— Start of Entries supplied —

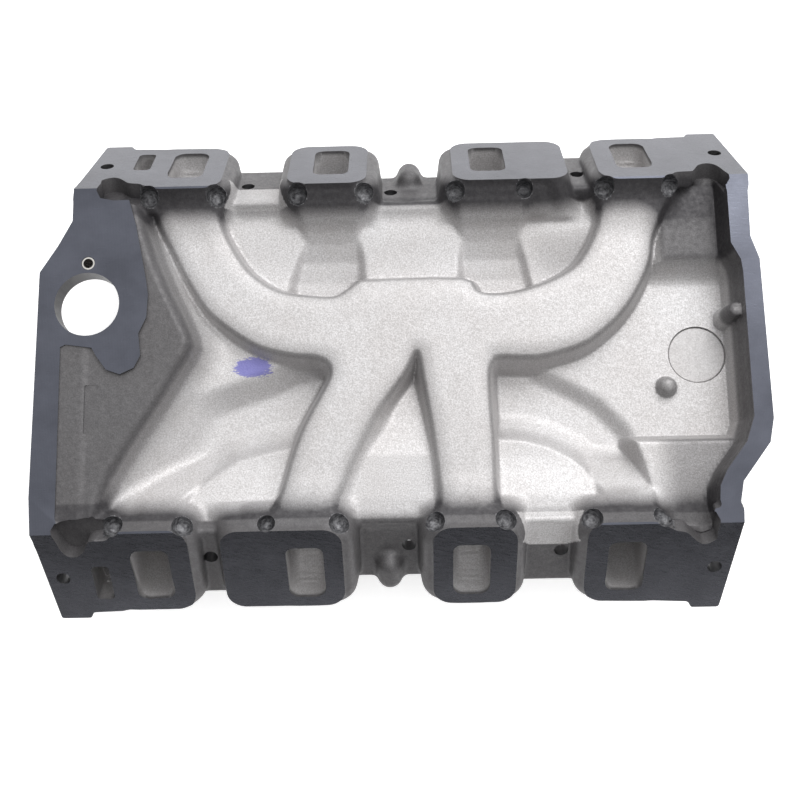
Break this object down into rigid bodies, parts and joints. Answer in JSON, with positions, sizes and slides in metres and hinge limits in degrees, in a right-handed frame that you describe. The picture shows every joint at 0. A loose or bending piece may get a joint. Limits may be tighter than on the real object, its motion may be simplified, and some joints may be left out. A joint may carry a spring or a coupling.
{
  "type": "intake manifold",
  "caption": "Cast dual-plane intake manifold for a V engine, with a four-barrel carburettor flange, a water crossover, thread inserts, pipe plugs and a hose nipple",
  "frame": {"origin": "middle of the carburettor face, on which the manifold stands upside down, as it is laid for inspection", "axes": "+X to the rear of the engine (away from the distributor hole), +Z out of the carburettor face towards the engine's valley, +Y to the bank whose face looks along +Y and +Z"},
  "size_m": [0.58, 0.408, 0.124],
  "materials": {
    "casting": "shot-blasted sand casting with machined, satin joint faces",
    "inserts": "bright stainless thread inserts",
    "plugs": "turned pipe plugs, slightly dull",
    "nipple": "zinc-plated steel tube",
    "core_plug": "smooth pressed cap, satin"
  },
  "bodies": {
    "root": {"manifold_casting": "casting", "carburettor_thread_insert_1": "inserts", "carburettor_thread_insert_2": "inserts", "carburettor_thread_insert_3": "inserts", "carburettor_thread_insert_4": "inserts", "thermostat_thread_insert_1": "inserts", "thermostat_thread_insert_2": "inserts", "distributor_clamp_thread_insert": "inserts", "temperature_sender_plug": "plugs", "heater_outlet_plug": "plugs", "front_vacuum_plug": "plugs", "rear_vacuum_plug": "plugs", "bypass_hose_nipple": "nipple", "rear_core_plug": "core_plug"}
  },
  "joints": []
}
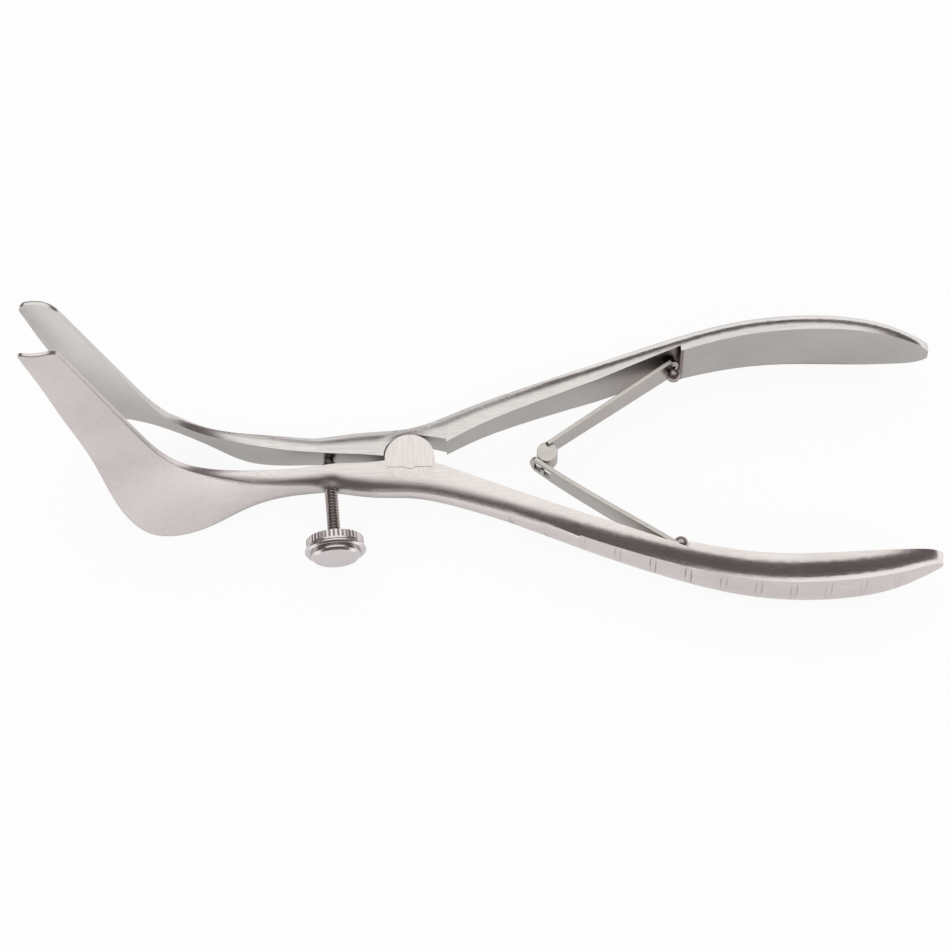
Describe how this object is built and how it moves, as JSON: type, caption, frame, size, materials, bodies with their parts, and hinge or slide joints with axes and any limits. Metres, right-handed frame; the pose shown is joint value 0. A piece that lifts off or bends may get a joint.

— End of Entries supplied —

- _What to do_
Could you quote the material above in full, exactly as it stands?

- _Written response_
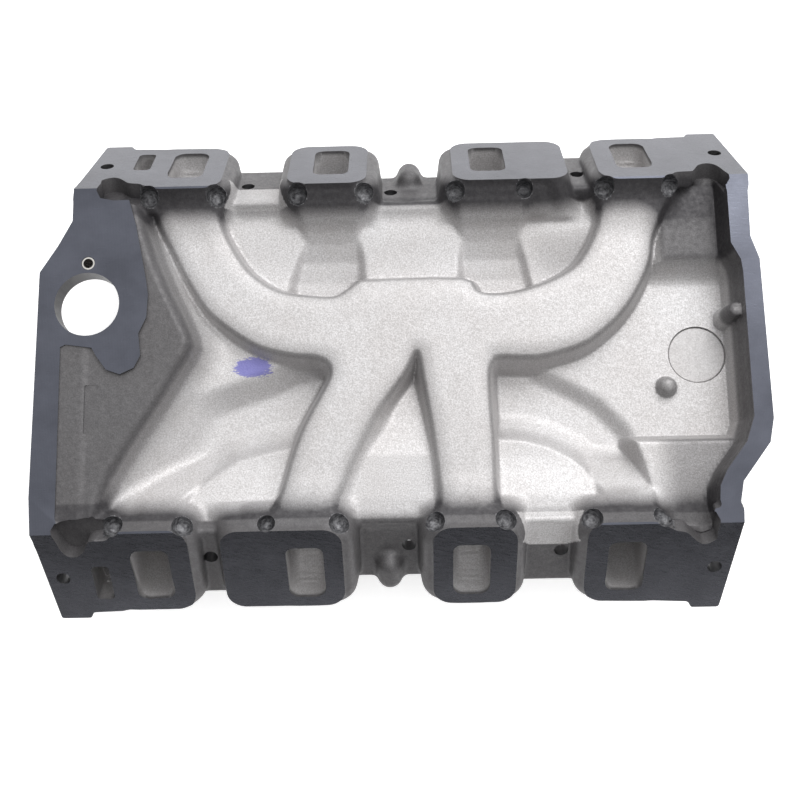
Break this object down into rigid bodies, parts and joints. Answer in JSON, with positions, sizes and slides in metres and hinge limits in degrees, in a right-handed frame that you describe. The picture shows every joint at 0. A loose or bending piece may get a joint. Limits may be tighter than on the real object, its motion may be simplified, and some joints may be left out. A joint may carry a spring or a coupling.
{
  "type": "intake manifold",
  "caption": "Cast dual-plane intake manifold for a V engine, with a four-barrel carburettor flange, a water crossover, thread inserts, pipe plugs and a hose nipple",
  "frame": {"origin": "middle of the carburettor face, on which the manifold stands upside down, as it is laid for inspection", "axes": "+X to the rear of the engine (away from the distributor hole), +Z out of the carburettor face towards the engine's valley, +Y to the bank whose face looks along +Y and +Z"},
  "size_m": [0.58, 0.408, 0.124],
  "materials": {
    "casting": "shot-blasted sand casting with machined, satin joint faces",
    "inserts": "bright stainless thread inserts",
    "plugs": "turned pipe plugs, slightly dull",
    "nipple": "zinc-plated steel tube",
    "core_plug": "smooth pressed cap, satin"
  },
  "bodies": {
    "root": {"manifold_casting": "casting", "carburettor_thread_insert_1": "inserts", "carburettor_thread_insert_2": "inserts", "carburettor_thread_insert_3": "inserts", "carburettor_thread_insert_4": "inserts", "thermostat_thread_insert_1": "inserts", "thermostat_thread_insert_2": "inserts", "distributor_clamp_thread_insert": "inserts", "temperature_sender_plug": "plugs", "heater_outlet_plug": "plugs", "front_vacuum_plug": "plugs", "rear_vacuum_plug": "plugs", "bypass_hose_nipple": "nipple", "rear_core_plug": "core_plug"}
  },
  "joints": []
}
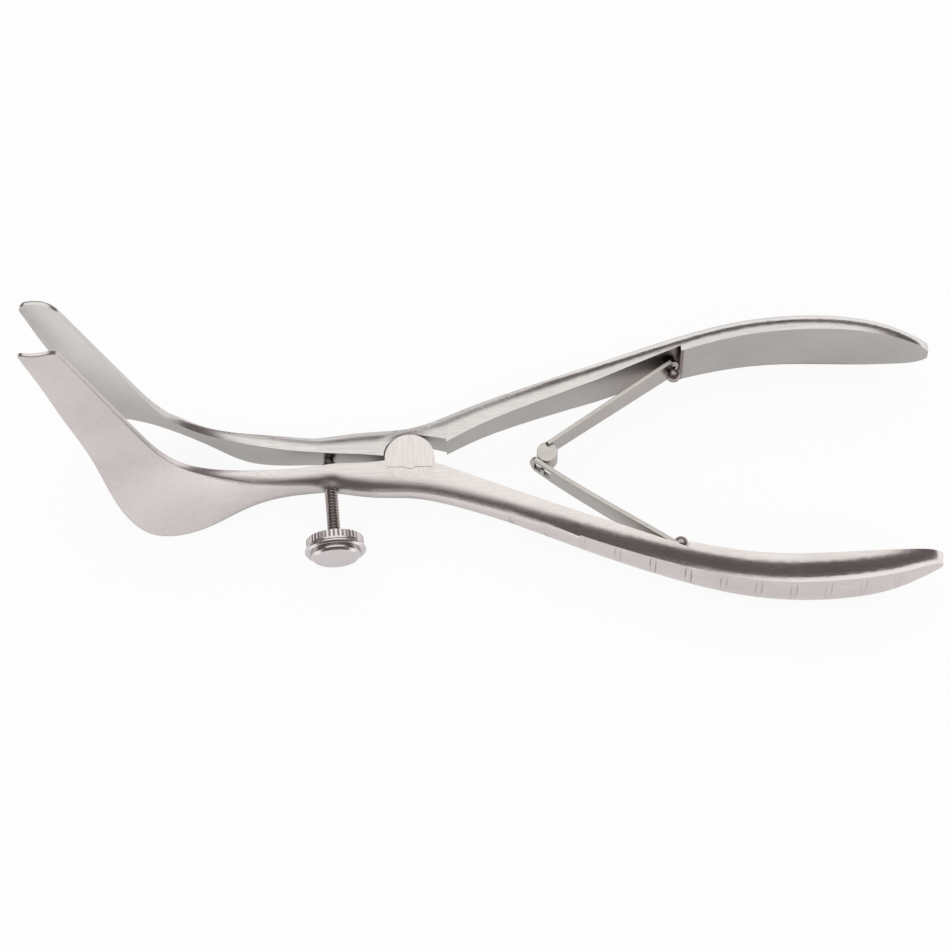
Describe how this object is built and how it moves, as JSON: type, caption, frame, size, materials, bodies with their parts, and hinge or slide joints with axes and any limits. Metres, right-handed frame; the pose shown is joint value 0. A piece that lifts off or bends may get a joint.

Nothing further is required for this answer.